[Stored dataset items]
---+---
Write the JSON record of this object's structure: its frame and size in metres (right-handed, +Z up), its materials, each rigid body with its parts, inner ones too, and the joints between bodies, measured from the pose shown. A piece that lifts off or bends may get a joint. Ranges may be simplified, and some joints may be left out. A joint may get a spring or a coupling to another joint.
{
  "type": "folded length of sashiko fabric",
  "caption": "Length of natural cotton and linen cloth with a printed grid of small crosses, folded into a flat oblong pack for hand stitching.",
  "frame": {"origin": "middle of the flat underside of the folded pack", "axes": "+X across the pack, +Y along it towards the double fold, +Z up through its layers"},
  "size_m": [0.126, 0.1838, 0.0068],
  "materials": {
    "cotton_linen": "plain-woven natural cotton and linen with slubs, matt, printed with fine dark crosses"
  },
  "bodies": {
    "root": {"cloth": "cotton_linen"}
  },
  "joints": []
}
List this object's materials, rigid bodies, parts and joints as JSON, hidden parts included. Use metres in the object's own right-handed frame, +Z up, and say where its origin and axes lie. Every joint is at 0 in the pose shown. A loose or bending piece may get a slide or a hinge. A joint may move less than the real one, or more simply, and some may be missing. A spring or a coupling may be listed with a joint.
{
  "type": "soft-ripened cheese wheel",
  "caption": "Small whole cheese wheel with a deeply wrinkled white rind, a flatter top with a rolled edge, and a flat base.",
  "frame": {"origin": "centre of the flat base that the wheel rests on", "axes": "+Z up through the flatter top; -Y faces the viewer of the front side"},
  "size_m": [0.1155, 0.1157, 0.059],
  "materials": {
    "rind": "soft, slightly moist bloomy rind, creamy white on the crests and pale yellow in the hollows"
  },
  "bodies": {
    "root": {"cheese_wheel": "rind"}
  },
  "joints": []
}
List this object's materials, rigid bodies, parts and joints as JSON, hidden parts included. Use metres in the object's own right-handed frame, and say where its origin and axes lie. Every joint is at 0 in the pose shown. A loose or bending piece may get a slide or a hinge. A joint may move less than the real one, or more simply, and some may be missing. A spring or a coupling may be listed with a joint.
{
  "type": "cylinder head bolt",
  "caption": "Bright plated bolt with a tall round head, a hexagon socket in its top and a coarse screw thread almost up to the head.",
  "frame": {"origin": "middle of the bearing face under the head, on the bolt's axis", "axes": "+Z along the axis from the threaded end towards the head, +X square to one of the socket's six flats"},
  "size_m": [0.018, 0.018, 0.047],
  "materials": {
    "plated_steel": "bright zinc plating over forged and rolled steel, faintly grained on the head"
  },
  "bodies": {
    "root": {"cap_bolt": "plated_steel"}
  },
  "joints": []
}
---+---
WHAT THIS TASK INVOLVES: Your task is to print all of the records exactly.

THE SOLUTION:
Write the JSON record of this object's structure: its frame and size in metres (right-handed, +Z up), its materials, each rigid body with its parts, inner ones too, and the joints between bodies, measured from the pose shown. A piece that lifts off or bends may get a joint. Ranges may be simplified, and some joints may be left out. A joint may get a spring or a coupling to another joint.
{
  "type": "folded length of sashiko fabric",
  "caption": "Length of natural cotton and linen cloth with a printed grid of small crosses, folded into a flat oblong pack for hand stitching.",
  "frame": {"origin": "middle of the flat underside of the folded pack", "axes": "+X across the pack, +Y along it towards the double fold, +Z up through its layers"},
  "size_m": [0.126, 0.1838, 0.0068],
  "materials": {
    "cotton_linen": "plain-woven natural cotton and linen with slubs, matt, printed with fine dark crosses"
  },
  "bodies": {
    "root": {"cloth": "cotton_linen"}
  },
  "joints": []
}
List this object's materials, rigid bodies, parts and joints as JSON, hidden parts included. Use metres in the object's own right-handed frame, +Z up, and say where its origin and axes lie. Every joint is at 0 in the pose shown. A loose or bending piece may get a slide or a hinge. A joint may move less than the real one, or more simply, and some may be missing. A spring or a coupling may be listed with a joint.
{
  "type": "soft-ripened cheese wheel",
  "caption": "Small whole cheese wheel with a deeply wrinkled white rind, a flatter top with a rolled edge, and a flat base.",
  "frame": {"origin": "centre of the flat base that the wheel rests on", "axes": "+Z up through the flatter top; -Y faces the viewer of the front side"},
  "size_m": [0.1155, 0.1157, 0.059],
  "materials": {
    "rind": "soft, slightly moist bloomy rind, creamy white on the crests and pale yellow in the hollows"
  },
  "bodies": {
    "root": {"cheese_wheel": "rind"}
  },
  "joints": []
}
List this object's materials, rigid bodies, parts and joints as JSON, hidden parts included. Use metres in the object's own right-handed frame, and say where its origin and axes lie. Every joint is at 0 in the pose shown. A loose or bending piece may get a slide or a hinge. A joint may move less than the real one, or more simply, and some may be missing. A spring or a coupling may be listed with a joint.
{
  "type": "cylinder head bolt",
  "caption": "Bright plated bolt with a tall round head, a hexagon socket in its top and a coarse screw thread almost up to the head.",
  "frame": {"origin": "middle of the bearing face under the head, on the bolt's axis", "axes": "+Z along the axis from the threaded end towards the head, +X square to one of the socket's six flats"},
  "size_m": [0.018, 0.018, 0.047],
  "materials": {
    "plated_steel": "bright zinc plating over forged and rolled steel, faintly grained on the head"
  },
  "bodies": {
    "root": {"cap_bolt": "plated_steel"}
  },
  "joints": []
}